The inspectors reviewed the following operability evaluations, completing two inspection procedure samples:

  • OPR0064, Sediment Suspected in Service Water Supply to Safety Injection Pump 1B Stuffing Box; and
  • OPR0067, Measured Full Power Delta Temperature Different from Predicted.

The inspectors reviewed design basis information, the USAR, TS requirements, and licensee procedures to verify the technical adequacy of the operability evaluations. In addition, the inspectors verified that compensatory measures were implemented, as required. The inspectors verified that system operability was properly justified and that the systems remained available, such that no unrecognized increase in risk occurred.

Documents reviewed during this inspection are listed in the Attachment.

b. Findings

No findings of significance were identified.

1R16 Operator Workarounds

a.
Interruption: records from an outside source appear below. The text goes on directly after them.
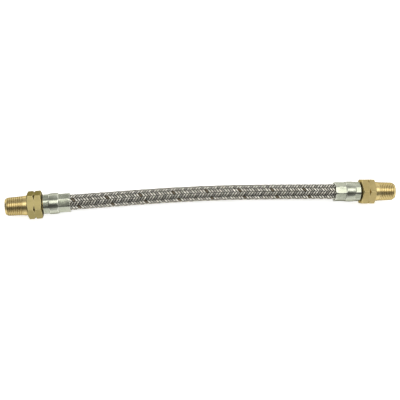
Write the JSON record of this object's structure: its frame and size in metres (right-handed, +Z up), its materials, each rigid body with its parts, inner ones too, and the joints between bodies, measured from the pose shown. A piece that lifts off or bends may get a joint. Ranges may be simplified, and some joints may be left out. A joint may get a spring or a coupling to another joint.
{
  "type": "flexible steel hose",
  "caption": "Short stainless-steel braided hose with a rubber inner tube and a crimped male brass pipe fitting on each end, for joining two threaded ports that move or do not line up.",
  "frame": {"origin": "bottom centre of the whole hose's box, on the surface that it lies on", "axes": "+X runs from the left fitting's tip to the right fitting's tip, +Y is the side that the hose bows to, +Z is up"},
  "size_m": [0.3004, 0.0218, 0.0211],
  "materials": {
    "brass": "turned bare brass, satin, slightly dulled",
    "plated_steel": "bright plated steel with soft crimping marks",
    "stainless_braid": "fine bright drawn wire, plaited",
    "black_rubber": "matt black"
  },
  "bodies": {
    "root": {"inner_tube": "black_rubber", "braid_sleeve": "stainless_braid", "left_ferrule": "plated_steel", "right_ferrule": "plated_steel", "left_fitting": "brass", "right_fitting": "brass"}
  },
  "joints": []
}
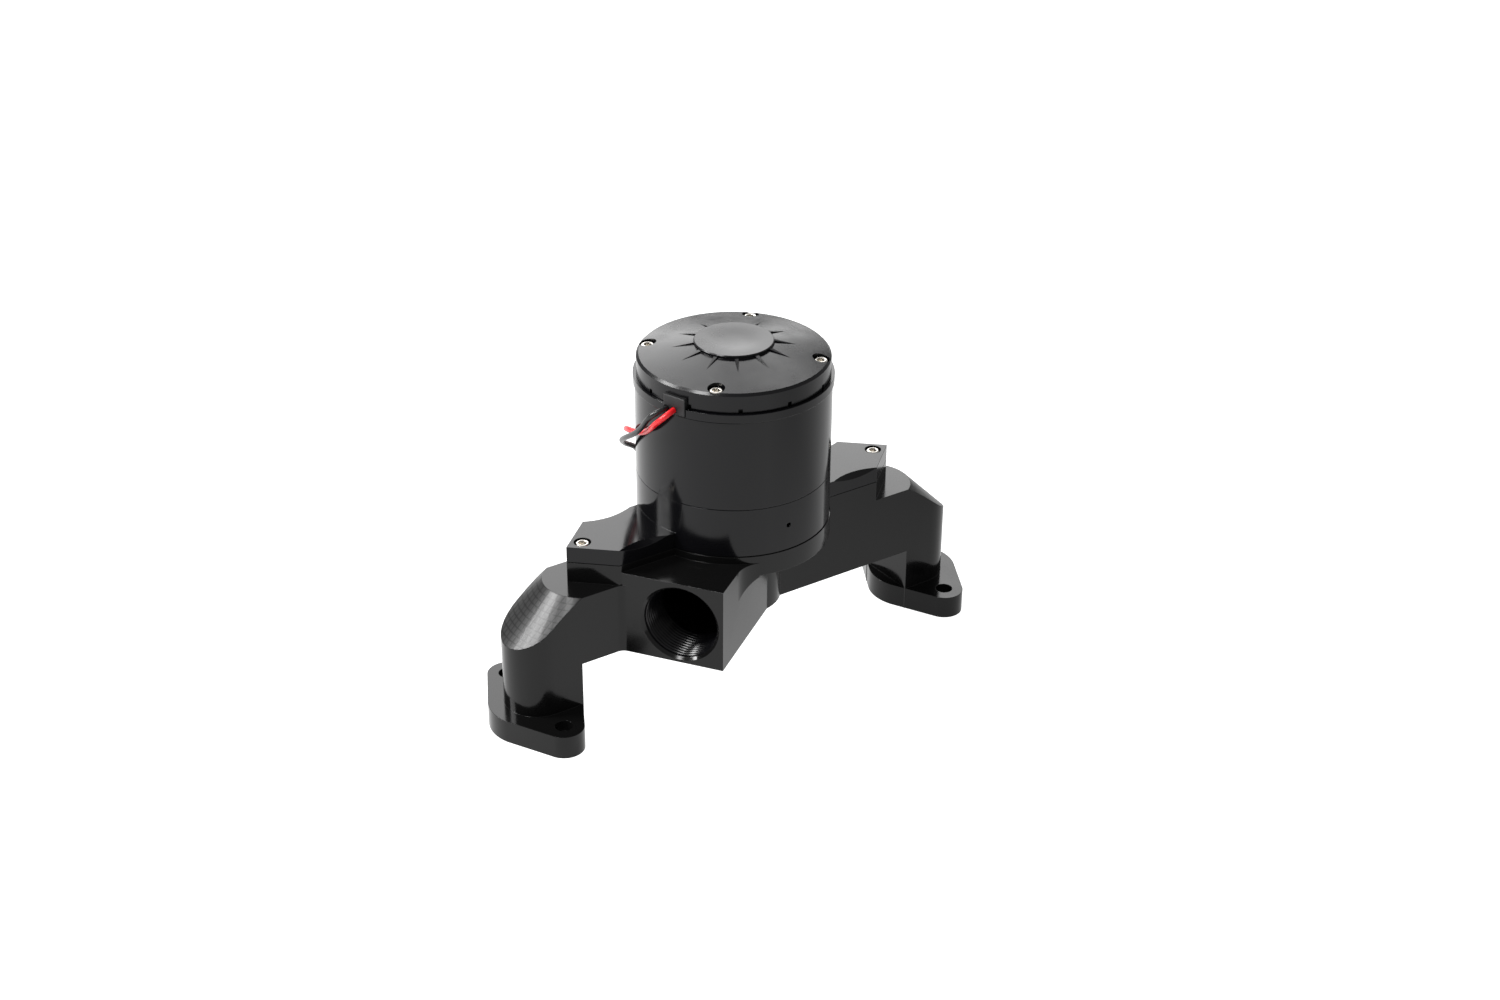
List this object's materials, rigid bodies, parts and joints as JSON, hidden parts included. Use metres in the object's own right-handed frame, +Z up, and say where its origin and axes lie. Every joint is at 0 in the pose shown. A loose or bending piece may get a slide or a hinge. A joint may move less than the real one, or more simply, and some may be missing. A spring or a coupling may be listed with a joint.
{
  "type": "electric engine water pump",
  "caption": "Electric engine water pump: brushed motor on a machined housing with a threaded inlet and two hollow flanged legs.",
  "frame": {"origin": "centre of the footprint on the plane of the two flange faces, under the box of the rigid parts", "axes": "+X along the two arms, +Z up along the motor shaft, inlet port towards -Y and -X"},
  "size_m": [0.3244, 0.1266, 0.2053],
  "materials": {
    "black_anodised": "black hard anodised, machined",
    "stainless": "turned stainless",
    "bearing_steel": "ground",
    "black_rubber": "matt",
    "cast_aluminium": "cast",
    "carbon": "ground carbon",
    "ceramic": "ground alumina",
    "zinc_steel": "zinc plated",
    "ferrite": "sintered ferrite",
    "laminated_steel": "stamped laminations",
    "enamelled_copper": "enamelled wire",
    "copper": "turned copper",
    "phenolic": "phenolic board",
    "red_insulation": "PVC insulation",
    "black_insulation": "PVC insulation"
  },
  "bodies": {
    "frame": {"pump_housing": "black_anodised", "volute_cover": "black_anodised", "cover_o_ring": "black_rubber", "cover_screw_left": "stainless", "cover_screw_right": "stainless", "seal_stationary_seat": "ceramic", "lower_bearing_outer_race": "bearing_steel", "bearing_circlip": "zinc_steel", "upper_bearing_outer_race": "bearing_steel", "bearing_wave_washer": "zinc_steel", "motor_can": "black_anodised", "flux_ring": "zinc_steel", "magnet_1": "ferrite", "magnet_2": "ferrite", "magnet_3": "ferrite", "magnet_4": "ferrite", "brush_plate": "phenolic", "brush_holder_1": "zinc_steel", "brush_1": "carbon", "brush_spring_1": "stainless", "brush_holder_2": "zinc_steel", "brush_2": "carbon", "brush_spring_2": "stainless", "motor_cap": "black_anodised", "tie_screw_1": "stainless", "tie_screw_2": "stainless", "tie_screw_3": "stainless", "tie_screw_4": "stainless", "lead_grommet": "black_rubber", "red_lead": "red_insulation", "black_lead": "black_insulation", "red_lead_terminal": "red_insulation", "black_lead_terminal": "black_insulation"},
    "rotor": {"shaft": "bearing_steel", "impeller": "cast_aluminium", "impeller_nut": "stainless", "seal_rotating_head": "carbon", "lower_bearing_inner_race": "bearing_steel", "upper_bearing_inner_race": "bearing_steel", "armature_core": "laminated_steel", "armature_winding": "enamelled_copper", "commutator": "copper"},
    "lower_cage": {"lower_bearing_balls_and_cage": "bearing_steel"},
    "upper_cage": {"upper_bearing_balls_and_cage": "bearing_steel"}
  },
  "joints": [
    {"name": "rotor_spin", "type": "hinge", "parent": "frame", "child": "rotor", "pos_m": [0, 0.00628, 0.12], "axis": [0, 0, 1], "continuous": true},
    {"name": "lower_cage_spin", "type": "hinge", "parent": "frame", "child": "lower_cage", "pos_m": [0, 0.00628, 0.1193], "axis": [0, 0, 1], "continuous": true},
    {"name": "upper_cage_spin", "type": "hinge", "parent": "frame", "child": "upper_cage", "pos_m": [0, 0.00628, 0.1924], "axis": [0, 0, 1], "continuous": true}
  ],
  "couplings": [
    {"joint": "lower_cage_spin", "follows": "rotor_spin", "ratio": 0.3932},
    {"joint": "upper_cage_spin", "follows": "rotor_spin", "ratio": 0.405}
  ]
}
Inspection Scope

The inspectors reviewed previously identified operator workarounds, equipment deficiency logs, and control room deficiencies to verify that the cumulative effects did not create significant adverse consequences regarding the reliability, availability and operation of accident mitigating systems, completing one inspection procedure sample.

The inspectors also assessed these cumulative effects on the ability to implement abnormal and emergency response procedures in a correct and timely manner.
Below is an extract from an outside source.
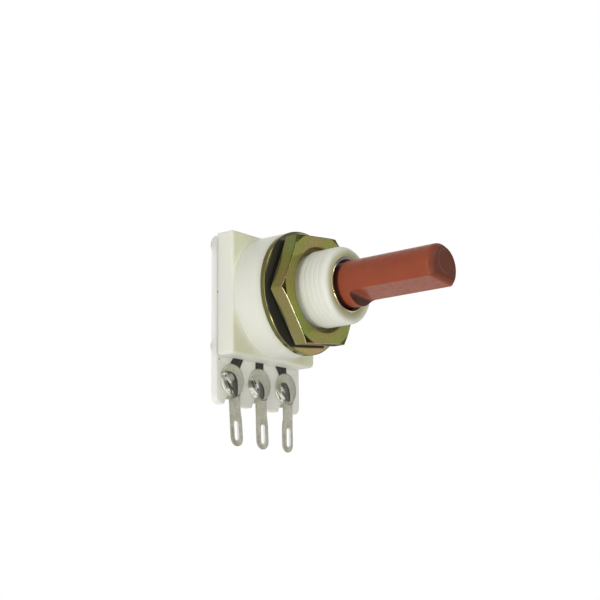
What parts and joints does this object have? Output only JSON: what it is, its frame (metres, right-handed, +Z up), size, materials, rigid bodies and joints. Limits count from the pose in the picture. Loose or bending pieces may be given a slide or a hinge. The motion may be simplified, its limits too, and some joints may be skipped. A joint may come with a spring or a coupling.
{
  "type": "rotary potentiometer",
  "caption": "Panel-mount rotary potentiometer with a brown plastic D shaft, a threaded bush, a hexagon nut and washer, a white body and solder tags.",
  "frame": {"origin": "on the shaft axis, in the front face of the round boss that seats on the panel", "axes": "-Y along the shaft towards the user, +X to the right as seen from the front, +Z up, solder tags hang down along -Z"},
  "size_m": [0.0166, 0.0308, 0.0279],
  "materials": {
    "white_plastic": "satin white moulded plastic, slightly translucent",
    "white_plate": "matte white plate with a fine grain",
    "brown_plastic": "satin reddish brown moulded plastic",
    "black_plastic": "satin black moulded plastic",
    "yellow_plated_steel": "zinc plate with yellow passivation, iridescent pink and green",
    "bronze": "bright spring strip",
    "tinned_brass": "dull tinned strip with fine rolling lines",
    "solder": "smooth bright solder",
    "resistive_ink": "matte printed resistive layer",
    "conductor_ink": "dark printed conductor"
  },
  "bodies": {
    "body": {"housing": "white_plastic", "bush_sleeve": "yellow_plated_steel", "substrate": "white_plate", "resistive_track": "resistive_ink", "collector_ring": "conductor_ink", "left_conductor": "conductor_ink", "centre_conductor": "conductor_ink", "right_conductor": "conductor_ink", "left_terminal": "tinned_brass", "centre_terminal": "tinned_brass", "right_terminal": "tinned_brass", "left_solder": "solder", "centre_solder": "solder", "right_solder": "solder", "hex_nut": "yellow_plated_steel", "washer": "yellow_plated_steel"},
    "spindle": {"shaft": "brown_plastic", "wiper_carrier": "black_plastic", "wiper_spring": "bronze"}
  },
  "joints": [
    {"name": "shaft_turn", "type": "hinge", "parent": "body", "child": "spindle", "pos_m": [0, 0, 0], "axis": [0, 1, 0], "range_deg": [-156.5, 143.5]}
  ]
}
The inspectors reviewed the planned actions to address operator workarounds to verify that the priorities to resolve the deficiencies were appropriate when considering the potential impact on plant risk and safety. In addition, the inspectors reviewed emergent risk significant operator workarounds to determine whether the functional capability of a system or human reliability of an initiating event was affected. Finally, the inspectors reviewed condition reports regarding operator workarounds to verify that the corrective actions were prioritized, appropriate, and commensurate with the safety significance of the issue, completing one inspection procedure sample. Documents reviewed during this inspection are listed in the Attachment.

b. Findings

No findings of significance were identified.
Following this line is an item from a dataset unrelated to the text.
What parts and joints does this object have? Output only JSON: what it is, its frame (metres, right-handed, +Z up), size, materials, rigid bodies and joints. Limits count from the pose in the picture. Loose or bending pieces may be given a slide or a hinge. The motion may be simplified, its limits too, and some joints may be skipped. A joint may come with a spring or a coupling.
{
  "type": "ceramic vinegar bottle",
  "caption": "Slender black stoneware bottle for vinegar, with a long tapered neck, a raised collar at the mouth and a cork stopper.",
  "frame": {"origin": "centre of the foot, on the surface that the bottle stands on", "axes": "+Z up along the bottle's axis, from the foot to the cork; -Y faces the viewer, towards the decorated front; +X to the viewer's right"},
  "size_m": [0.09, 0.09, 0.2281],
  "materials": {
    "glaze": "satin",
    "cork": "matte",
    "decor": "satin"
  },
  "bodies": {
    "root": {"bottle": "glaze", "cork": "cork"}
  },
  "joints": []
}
1R19 Post-Maintenance Testing

a. Inspection Scope

The inspectors reviewed the post-maintenance testing activities for the following equipment associated with scheduled preventive or corrective maintenance and/or emergent work activities, completing five inspection procedure samples:

  • Battery Room Fan Coil Unit 1B ;
  • Plant Fire Dampers in Various Fire Zones; and

The inspectors verified that the testing was adequate for the scope of the maintenance work performed. The inspectors reviewed the acceptance criteria of the tests to ensure that the criteria were clear and that testing demonstrated operational readiness consistent with the design and licensing basis documents. Documents reviewed during this inspection are listed in the Attachment.

The inspectors attended pre-job briefings to verify that the impact of the tests were appropriately characterized. The inspectors also observed the performance of tests to verify that the procedures were followed and that all testing prerequisites were satisfied.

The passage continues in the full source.